Le narrateur tient ses carnets, prend des notes, sans cesse, se glisse ainsi dans une brèche du temps : « quelquefois la vie est monotone et quotidienne comme aujourd’hui où j’écris ces pages pour trouver des lignes de fuite, m’échapper par les brèches du temps ». Il n’aura jamais perçu la durée comme les autres, jamais vécu dans le rythme des agendas surchargés de ses contemporains : « Tout était réglé pour eux et ils n’attendraient jamais personne. Ils ne sauraient jamais que le temps palpite, se dilate, puis redevient étale, et peu à peu vous donne cette sensation de vacances et d’infini que d’autres cherchent dans la drogue, mais que moi je trouvais tout simplement dans l’attente. »

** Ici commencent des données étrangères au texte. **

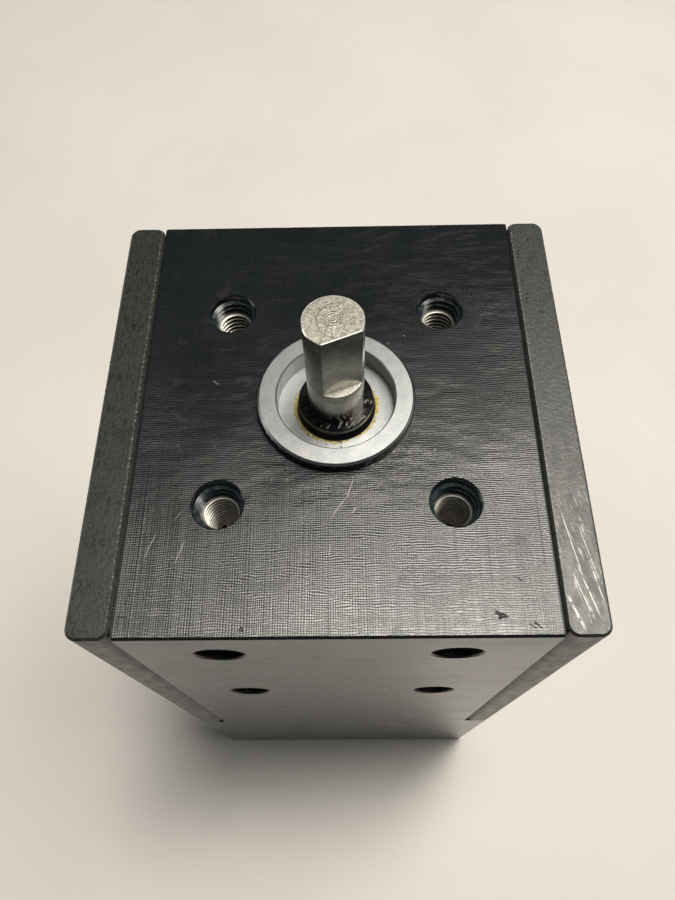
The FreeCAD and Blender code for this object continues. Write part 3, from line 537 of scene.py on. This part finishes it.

On pourrait ouvrir ce roman à n’importe quelle page, comme on feuillette un recueil de poèmes en prose. Une description de lumière, une notation, quelques détails sensibles sur tel ou tel personnage, le nom de Madame Dorme ou celui d’un village, Feuilleuse, un rien suffit pour que l’on soit pris par cette écriture. C’est un bonheur rare, inexplicable. On n’en cherchera pas le secret.